Real-Time Lightning Risk
Knowing when a storm also has lightning risk has been a guessing game, until now. The latest weather services detect actual lightning in real time (within a minute) and can even alert managers via their phones and map individual strikes that are happening within a specified coverage area. Waiting to see lighting or hear thunder, and then respond, is too late to properly avoid the danger.

NWS recommends that the public get to a safe place (in grounded buildings or in a car/bus) when lightning is within six miles. By using lightning detection, emergency responders know what’s to be expected and can take proper safety action, without false alarms. There’s time to sound alarms, clear swimming pools, get golfers off the municipal course, and send park and recreation participants to their cars, as well as providing sufficient evacuation notice during civic events.

Be forewarned that any lightning detection maps you’ll see on free Internet sites are delayed 30 to 60 minutes and should never be used to make safety or evacuation decisions. Like many of the new weather tools described here, real-time lightning is available only from subscription services but is remarkably cost effective. Real-time lightning can also be useful for gauging fire risk, especially in drought or fire-prone areas.

Snow and Ice: The Number One Killer
First responders, even those in the snow and ice belts of the United States, sometimes do not consider winter weather in the same category as tornados, floods, hurricanes, and other weather risks. But recent Federal Highway Administration data show that annually there are more than 10 times as many weather-related road fatalities as off-road weather fatalities (7,400 annually versus 650 annually). Some of these weather-related traffic deaths are due to rain and fog, and many are winter related. Winter-related fatalities are the ones that may be the most preventable.

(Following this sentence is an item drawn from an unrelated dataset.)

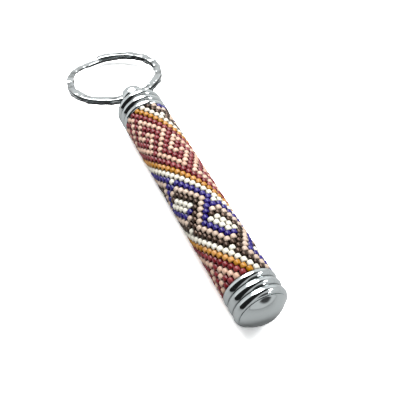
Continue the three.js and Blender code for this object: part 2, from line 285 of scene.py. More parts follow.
def bead_material(name, base, metallic=0.0, roughness=0.22, variation=0.22, sheen_tint=None):
    """Glass bead: a glossy coat over a body colour that differs a little from bead to bead, with
    painted shade that darkens it towards the gaps between the beads."""
    material, nodes = new_material(
        name, Metallic=metallic, Roughness=roughness, Specular_IOR_Level=0.22,
        Coat_Weight=0.22, Coat_Roughness=0.07,
    )
    tone = nodes.add("ShaderNodeAttribute", attribute_name="bead_tone")
    hue = nodes.add("ShaderNodeHueSaturation")
    hue.inputs["Color"].default_value = base
    nodes.link(nodes.spread(tone.outputs["Fac"], 1 - variation, 1 + variation), hue.inputs["Value"])
    nodes.link(nodes.spread(tone.outputs["Fac"], 1.06, 0.92), hue.inputs["Saturation"])
    streaks = nodes.noise(1400.0, detail=2.0)
    shade = nodes.add("ShaderNodeMix", data_type="RGBA", blend_type="MULTIPLY")
    shade.inputs["Factor"].default_value = 0.35
    nodes.link(hue.outputs["Color"], shade.inputs["A"])
    streak_tone = nodes.ramp(streaks.outputs["Fac"], (0.3, STREAK_SHADE), (0.7, WHITE))
    nodes.link(streak_tone.outputs["Color"], shade.inputs["B"])
    # Painted shade: bead_height darkens the colour towards the gaps between the beads.
    depth = nodes.add("ShaderNodeAttribute", attribute_name="bead_height")
    painted_crevice_shade = nodes.add("ShaderNodeMix", data_type="RGBA", blend_type="MULTIPLY")
    painted_crevice_shade.inputs["Factor"].default_value = 1.0
    nodes.link(shade.outputs["Result"], painted_crevice_shade.inputs["A"])
    dark_until, light_from = CREVICE_HEIGHTS
    gap_shade = nodes.ramp(depth.outputs["Fac"], (dark_until, CREVICE_SHADE), (light_from, WHITE))
    nodes.link(gap_shade.outputs["Color"], painted_crevice_shade.inputs["B"])
    body_colour = painted_crevice_shade.outputs["Result"]
    # Painted sheen: the colour turns towards sheen_tint where the surface turns away from the view.
    if sheen_tint:
        facing = nodes.add("ShaderNodeLayerWeight")
        facing.inputs["Blend"].default_value = 0.35
        tint = nodes.add("ShaderNodeMix", data_type="RGBA")
        tint.inputs["B"].default_value = sheen_tint
        nodes.link(body_colour, tint.inputs["A"])
        nodes.link(nodes.spread(facing.outputs["Facing"], 0.0, 0.4), tint.inputs["Factor"])
        body_colour = tint.outputs["Result"]
    nodes.link(body_colour, nodes.shader.inputs["Base Color"])
    nodes.link(
        nodes.spread(streaks.outputs["Fac"], roughness * 0.7, roughness * 1.5),
        nodes.shader.inputs["Roughness"],
    )
    nodes.bump(streaks.outputs["Fac"], 0.12, 0.02 * MM)
    return material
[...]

Advanced weather technology now can anticipate frost on overpasses or icing on roads through the use of pavement forecasts, enabling proactive salting and prevention. Here’s where teaming up with the public works/city or county department of transport is key. Those responsible for winter road maintenance can purchase pavement forecasts and take appropriate preventive action while coordinating with public safety officials. Emergency responders also can obtain current pavement temperatures (as opposed to the forecasts just described) to help gauge the risk of roads icing up because of sleet or in overnight re-freeze situations. (It is pavement temperatures, not air temperatures, that matter!)

Today’s emergency responders don’t have to wait for accidents to happen and then respond. It’s now possible to use accurate and reliable weather information to do a better job scheduling staff for impending weather, while at the same time reducing costs and increasing safety.

More Accurate, Timely Forecasts
Despite jokes about weather forecasts, the reality is that the science behind weather forecasting has improved markedly in the past decade. Weather vendors should be able to provide independent, third-party verification of their fore cast accuracy. Another important innovation is hourly updates of forecasts, as even the best forecasts benefit from timely adjustment. Asking your weather services provider about these is the only real way to know.

A recent example of improved forecast accuracy was the February 2008 tornados that ripped through the Southeast, killing 60 people. Unfortunately, some communities relying on traditional weather sources were ill prepared. The weather forecasts from at least one major vendor predicted extensive tornados and widespread, damaging wind gusts of 60-75 mph in the impacted areas roughly 20 hours before the storms hit. Early warning meant local emergency responders had time to prepare, mobilize, and save lives.

Emergency responders can obtain mid-storm and post-storm radar-based rainfall estimates to anticipate flooding. The estimates can be highly localized so emergency responders can visualize exactly where the most rain occurred in local watersheds. Such tools, along with better hourly forecasts, can prove quite helpful in flood preparation and safety response.

Hazardous Materials
Hazardous material incidents are another area of emergency response that has a major weather component. Whether the cause is a warehouse fire, train derailment, tractor/ trailer accident, or other hazmat incident, it’s important to know how weather will affect the atmospheric plume from such chemical releases.

For emergency response purposes, the ideal approach is to have both a quick and a comprehensive plume model—that is, predictions of how wind speed, wind direction, temperature, and other factors will affect chemical drift. A quick plume model will help emergency responders safely approach the incident and begin community evacuation. Then, a more complete plume modeling that takes into account the chemical involved, volume of chemical, localized wind speed/direction, and so on—which takes more time—is desirable for both the safety of emergency personnel and the safety of the community. Quick plume modeling doesn’t replace a full-blown plume model, but it helps to augment it for faster and safer response.

Convenience and Mobility
Convenience and accessibility are important practical considerations. Modern Web displays use a “layered” approach, where emergency responders can customize maps and see only the localized weather they are interested in, such as radar, watches, and warnings, at the same time.

Accessibility includes mobile access. While emergency responders may have a 911 center or other staff members who monitor weather 24/7, some do not. In these situations, automated alerts to the cell phones of key police, fire, or other EMS staff are critical. Seeing local radar, lightning, and other weather events on their phones becomes highly valuable.

Emergency responders have seen tremendous improvement in the weather tools and technology available. The latest, most up-to date weather technology can help to improve community safety while helping emergency responders react to threatening emergency situations and weather hazards. Be sure to check out what’s now available.